Let me hasten to say that I am not suggesting here that we don’t take it seriously and compassionately when a person feels their body sexual identity does not match their feelings about their gender. But neither can we simply agree that the greater truth will always be in their self-identity. This purely subjective approach to truth will not work for us. We won’t be able to live with it. If we decide that deeply-held beliefs trump observed reality, we will unleash chaos. Such an approach would require our courts to decide whether or not someone holds a particular belief about themselves deeply enough to let it take precedence over objective realities. And that would be entirely unworkable.
Many humanities courses in our Universities have promoted this subjective approach to truth for several decades and now we are experiencing consequences. It is based on the philosophical idea that objects cannot generate truth; truth “is in the eye of the beholder”. In other words, reality is what we perceive it to be.
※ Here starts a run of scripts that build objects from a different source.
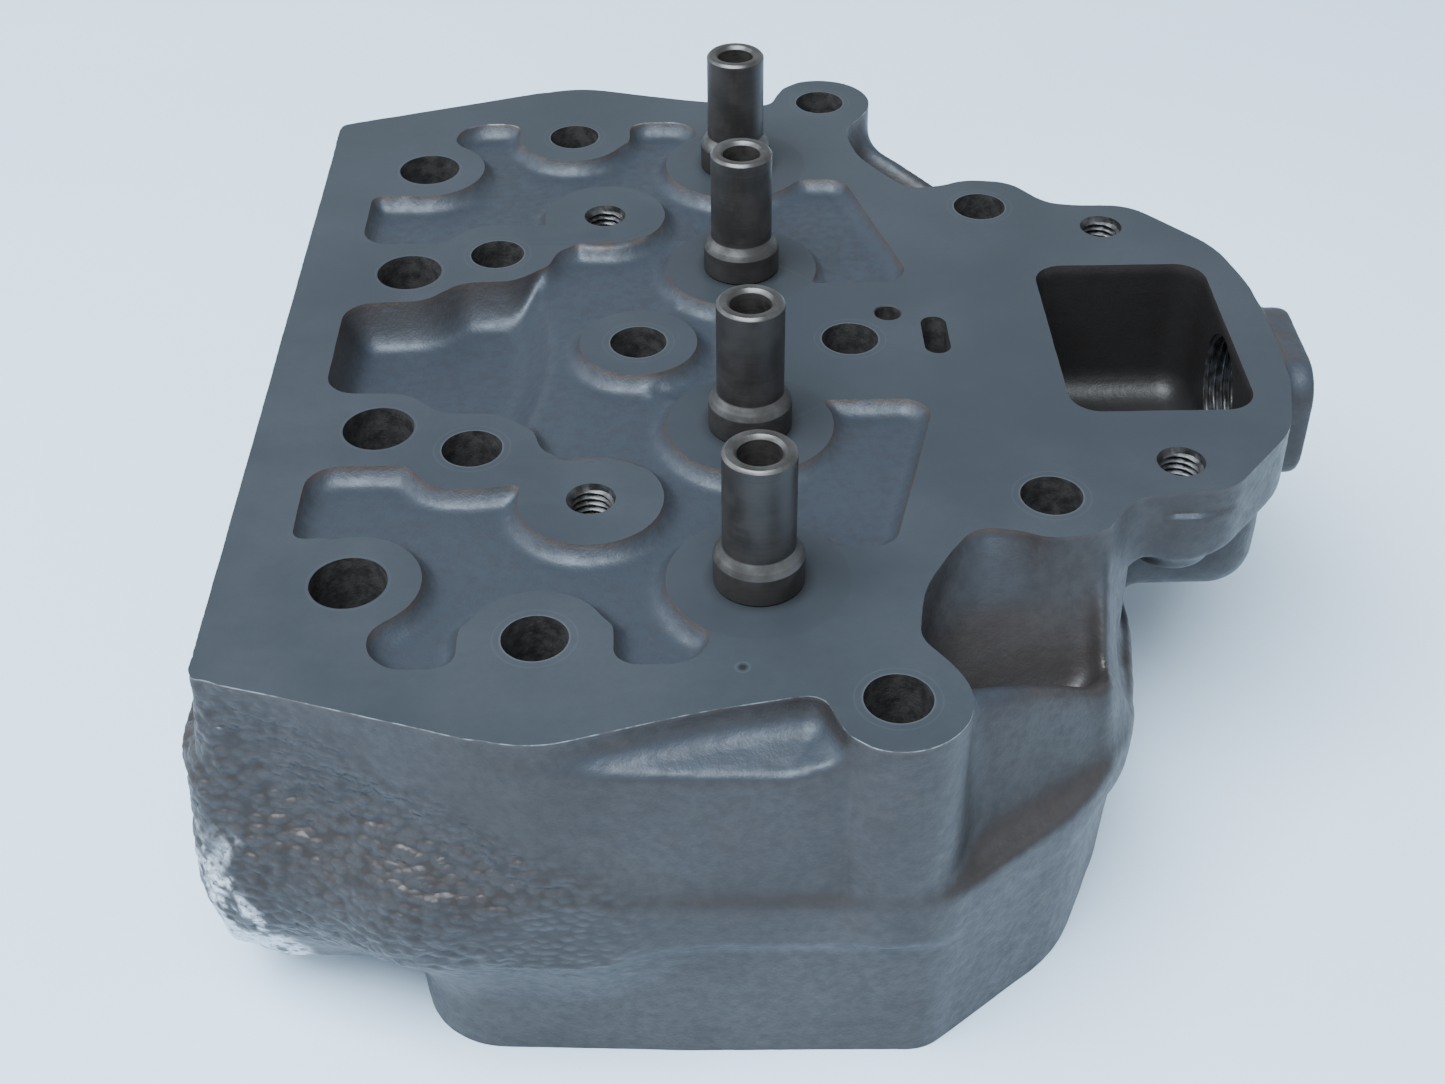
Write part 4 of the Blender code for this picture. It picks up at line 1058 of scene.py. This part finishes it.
def build():
    cast, plain, bore, tap = cast_material(), machined_material(), bore_material(), thread_material()
    casting = build_casting([cast, plain, bore, tap])
    stencil(casting)
    shade(casting)
    adopt(casting, "head_casting")

    sleeve = turned_material("guide iron", (0.017, 0.015, 0.014), (0.029, 0.026, 0.025), 0.42, 0.30, 1.0)
    rim = turned_material("guide rim", (0.060, 0.058, 0.056), (0.100, 0.100, 0.100), 0.36, 0.7, 4.0)
    hole = turned_material("guide bore", (0.020, 0.018, 0.017), (0.045, 0.042, 0.040), 0.45, 0.5, 7.0)
    names = ["exhaust_guide_near", "intake_guide_near", "intake_guide_far", "exhaust_guide_far"]
    for name, y in zip(names, GUIDES):
        adopt(guide_piece(name + "_turned", y, [sleeve, rim, hole]), name)

    ring = turned_material("seat steel", (0.26, 0.255, 0.25), (0.36, 0.36, 0.36), 0.34, 0.9, 2.0)
    ground = turned_material("ground seat", (0.48, 0.48, 0.48), (0.60, 0.60, 0.60), 0.18, 1.0, 5.0)
    names = ["exhaust_seat_near", "intake_seat_near", "intake_seat_far", "exhaust_seat_far"]
    for name, y, r in zip(names, GUIDES, (19.5, 21.5, 21.5, 19.5)):
        adopt(seat_piece(name + "_ring", y, r, [ring, ground]), name)

    steel = turned_material("plug steel", (0.105, 0.102, 0.096), (0.18, 0.175, 0.165), 0.38, 0.8, 3.0)
    for word, s in (("near", -1.0), ("far", 1.0)):
        adopt(cup_piece("manifold_cup_" + word, -117.3, 66.0 * s, 66.0, -1.0, steel),
              "manifold_core_plug_" + word)
        adopt(cup_piece("outlet_cup_" + word, 85.3, 20.5 * s, 25.0, 1.0, steel),
              "outlet_core_plug_" + word)
    adopt(gallery_piece("gallery_plug_body", steel), "oil_gallery_plug")


def studio():
    floor = bpy.data.meshes.new("table")
    s = 4.0
    corners = [(-s, -s, -0.0002), (s, -s, -0.0002), (s, s, -0.0002), (-s, s, -0.0002)]
    floor.from_pydata(corners, [], [(0, 1, 2, 3)])
    floor.materials.append(floor_material())
    table = link("table", floor)

    def softbox(name, place, aim, width, depth, power, colour):
        data = bpy.data.lights.new(name, "AREA")
        data.shape = "RECTANGLE"
        data.size, data.size_y = width, depth
        data.energy = power
        data.color = colour
        lamp = link(name, data)
        lamp.location = place
        lamp.rotation_euler = (Vector(aim) - Vector(place)).to_track_quat("-Z", "Y").to_euler()

    softbox("overhead", (-0.45, -0.75, 1.95), (0.0, 0.0, 0.05), 2.0, 1.2, 135.0, (0.86, 0.94, 1.0))
    softbox("left", (-1.7, 0.2, 1.0), (0.0, 0.0, 0.06), 1.4, 1.0, 16.0, (0.88, 0.94, 1.0))

    sky = Nodes("overcast", world=True)
    _, across, level = sky.new("SeparateXYZ", {0: sky.coordinates["Generated"]}).outputs
    shades = sky.new("ValToRGB", {0: level})
    stops = shades.color_ramp.elements
    stops[0].color = (0.86, 0.90, 0.94, 1.0)
    stops[1].color = (0.95, 0.98, 1.0, 1.0)
    stops.new(0.45).color = (1.00, 1.04, 1.08, 1.0)
    band = sky.times(sky.ramp(level, 0.48, 0.72), sky.ramp(across, 0.10, 0.45))
    back = sky.tree.nodes["Background"]
    sky.put(back.inputs[0], sky.mix(band, shades.outputs[0], (0.07, 0.10, 0.14)))
    sky.put(back.inputs[1], 0.70)
    bpy.context.scene.world = sky.home

    lens = bpy.data.cameras.new("camera")
    lens.lens = 48.66
    lens.sensor_width = 36.0
    lens.clip_start = 0.01
    camera = link("camera", lens)
    pitch, yaw, roll = math.radians(38.89), math.radians(1.0), math.radians(-0.40)
    forward = Vector((math.sin(yaw) * math.cos(pitch), math.cos(yaw) * math.cos(pitch), -math.sin(pitch)))
    right = Vector((math.cos(yaw), -math.sin(yaw), 0.0))
    up = right.cross(forward)
    side = math.cos(roll) * right + math.sin(roll) * up
    head = -math.sin(roll) * right + math.cos(roll) * up
    turn = Matrix((side, head, -forward)).transposed().to_4x4()
    camera.matrix_world = Matrix.Translation((-0.0139, -0.4310, 0.384)) @ turn
    bpy.context.scene.camera = camera


build()
studio()
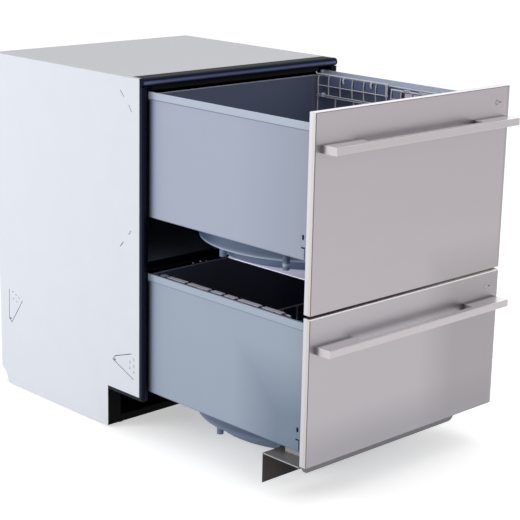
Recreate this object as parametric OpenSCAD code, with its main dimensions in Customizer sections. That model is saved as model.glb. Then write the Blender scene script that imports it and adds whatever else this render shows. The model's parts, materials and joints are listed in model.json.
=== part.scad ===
// Two-drawer dishwasher for building into a kitchen cabinet, drawn with both drawers open.
// Units: mm. X runs to the right seen from the front, the front faces -Y, Z is up from the floor.
// The origin is on the floor, under the middle of the whole appliance as drawn.

/* [Case] */
// Width over the side panels
case_w = 599; // [580:1:640]
// Height from the floor to the top panel
case_h = 820; // [816:1:870]
// Depth from the front edge of the side panels to their back edge
case_d = 536; // [530:1:600]
// Thickness of the sheet steel of the case
sheet_t = 1; // [0.8:0.1:1.4]
// Width of the folds along the edges of the case panels
fold_w = 12; // [8:1:14]
// Height of the side panels' lower edge above the floor
side_clear = 3; // [2:0.5:5]
// Height of the toe recess
recess_h = 102; // [100:1:110]
// Depth of the toe recess
recess_d = 112; // [108:1:125]
// Depth of the notch for hoses at the back
notch_d = 30; // [26:1:40]
// Height of the notch for hoses at the back
notch_h = 42; // [40:1:60]
// Width of a front edge trim
trim_w = 17.5; // [15:0.5:18.5]
// How far the front edge trims stand in front of the side panels
trim_d = 12; // [10:0.5:13]
// Height of the top trim
top_trim_h = 18; // [16:0.5:20]
// Height of the rail between the two drawers
mid_rail_h = 14; // [10:0.5:15]

/* [Drawers] */
// Space between the lower tub's rim and the upper tub's skirt, for the lid and the motor
deck_space = 127.5; // [127.5:0.5:140]
// Distance from the top of the case to the upper tub's rim
lid_space = 28.5; // [27:0.5:32]
// Height of the lower tub's skirt above the floor
lower_tub_z = 115; // [115:1:118]
// Wall thickness of a tub
tub_t = 3; // [2.5:0.1:3.5]
// Clearance between the case's side and the tub's skirt
tub_side_gap = 21.5; // [21.5:0.5:24]
// Width of the channel between a tub's skirt and its basin, where the runner lies
channel_w = 22; // [22:0.5:26]
// Distance from the closed tub's back wall to the back of the case
tub_rear_gap = 35; // [33:1:50]
// Depth of the space in front of the basin for the controls
controls_d = 23; // [22:0.5:30]
// Corner radius of the basin
basin_r = 25; // [20:1:27]
// Height of the band along the edge of the rim
rim_band_h = 15; // [12:1:20]
// Depth of the gutter behind the rim's lip, in which the lid's gasket lands
gutter_d = 9; // [6:0.5:10]
// How far the rim stands out from the skirt
rim_out = 2; // [1:0.5:2.5]
// Depth of the round sump bowl below the skirt's lower edge
bowl_h = 61; // [55:1:62]
// How far a drawer is open as drawn, which is its full travel
drawer_open = 489; // [440:1:495]
// Gap between the closed front panel's back and the front edge of the side panels
drawer_stop = 15; // [14.5:0.5:18]

/* [Front panels] */
// Thickness of a front panel
front_t = 18.6; // [16:0.2:24]
// Thickness of the stainless skin
skin_t = 1.2; // [0.8:0.1:1.5]
// Distance of a front panel's edge from the case's side
front_inset = 1; // [0.5:0.5:3]
// Distance from the top of the case to the upper front panel's top
front_top_gap = 2.8; // [2:0.2:5]
// How far the lower front panel's top stands above its tub's rim
lower_front_rise = 19.3; // [15:0.1:21]
// Height of the lower front panel's lower edge above the floor
lower_front_z = 95.8; // [94:0.2:100]
// Gap between the two front panels
front_gap = 6.4; // [4:0.2:8]
// Corner radius of a front panel's vertical edges
front_r = 2; // [1:0.5:4]

/* [Handles] */
// Side of the square handle bar
bar_s = 16; // [12:0.5:20]
// Distance of the handle's end from the front panel's side edge
handle_inset = 15.5; // [10:0.5:40]
// How far a handle stands out from the front panel
handle_out = 42.4; // [36:0.2:50]
// Length of the solid end that joins the bar to the panel
handle_end_l = 105; // [30:1:140]
// Distance from the upper front panel's top to its handle's middle
upper_handle_drop = 71; // [50:1:110]
// Distance from the lower front panel's top to its handle's middle
lower_handle_drop = 66; // [50:1:110]
// Radius of the start button
button_r = 6.5; // [5:0.5:8]
// Distance from the front panel's side edge to the start button's middle
button_side = 42; // [35:1:60]
// Distance from the front panel's top to the start button's middle
button_drop = 33; // [20:1:45]

/* [Kick plate] */
// Clearance between the kick plate and the floor
kick_clear = 27; // [20:1:40]
// Distance of the kick plate behind the lower front panel's back
kick_back = 104; // [100:1:108]
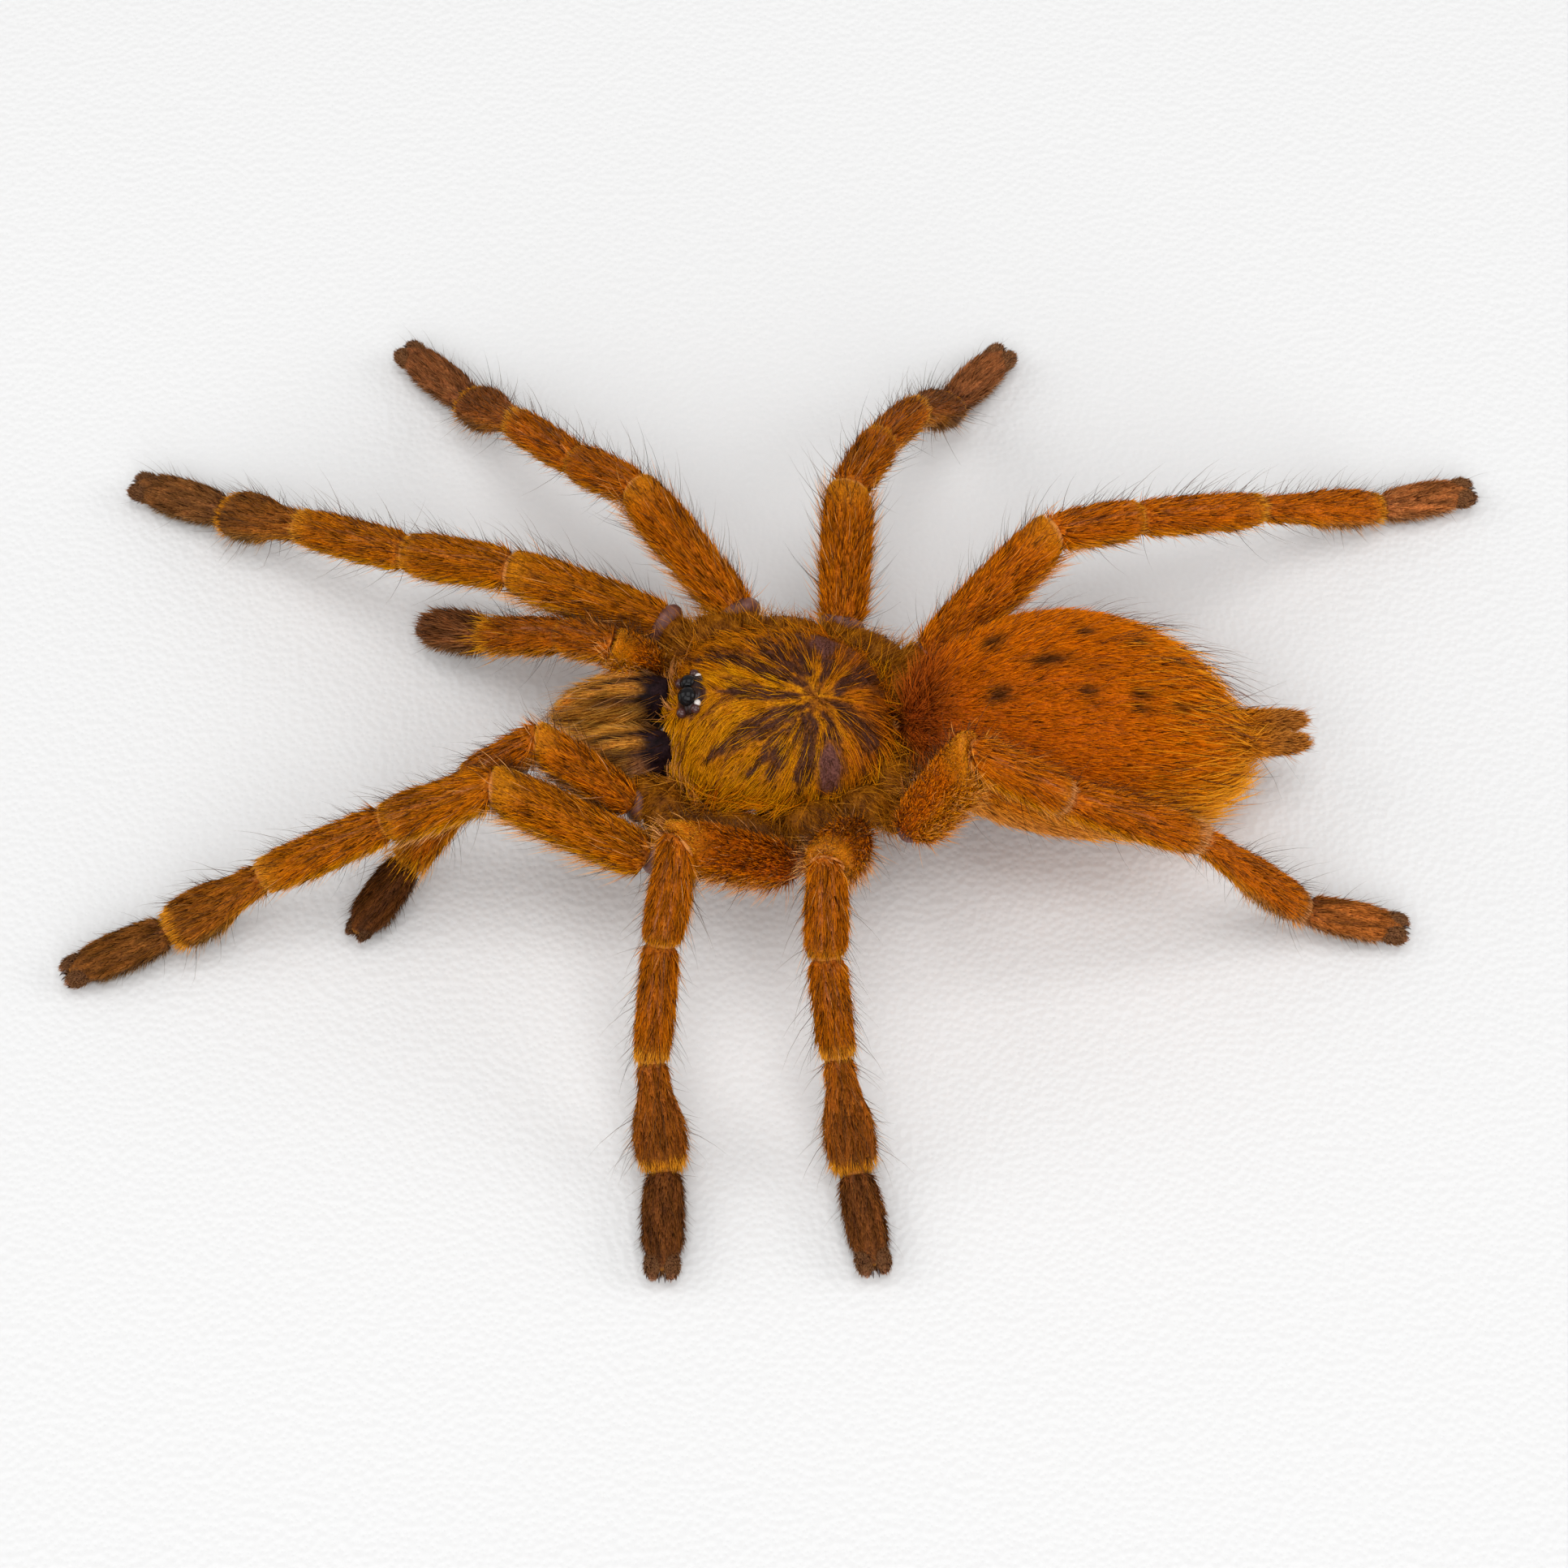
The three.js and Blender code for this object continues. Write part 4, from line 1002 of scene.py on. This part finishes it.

There is some truth in that, but by carrying that idea to the extreme we end up with an unlivable world. When each person decides what is true for themselves, nothing is true.
HOW CAN WE KNOW?
Is there a way out of this? Of course! There was a time when it was assumed that all truth came only by revelation, so art and philosophy centered round revelation from God. There is some truth in that too, but it is insufficient.
Then we gradually transitioned into a new epoch in which people decided that all reality has to be determined by the scientific method. That is, anything that is true must be verifiable by objective means: experiments must be possible and the resulting data will prove or disprove the proposed truth. That method is also insufficient. It can often tell us “what or how” but it cannot tell us “why”.
As a Biblical Christian, I believe in revelation and I also believe in the great value of the scientific method. When we put those two together, we have a means of knowing what is true. Human beings can still receive revelation from God. As the philosopher, Dr Francis Schaeffer said in the title of one of his books, “He is There and He is Not Silent”. We have also expanded our knowledge hugely over the past two centuries by using the scientific method. We put those two together and we have a basis for truth that we can live with.
TRUTH IS LIVEABLE
All philosophies for life, or presuppositions, have to be evaluated by living them. Post-modern, relativistic thinking leads to chaos. Religious tyranny springs from claims that all truth comes only by divine revelation. The scientific method alone provides no answers to the really big issues of life. We must regain confidence in the idea that there are universal truths and then live by them.
So am I 43? Well, on another day I might feel like I am 78, so I will just go with the numbers on my birth certificate. I’m nearer 71 than 70 and I’m just very grateful for the health and energy I am experiencing.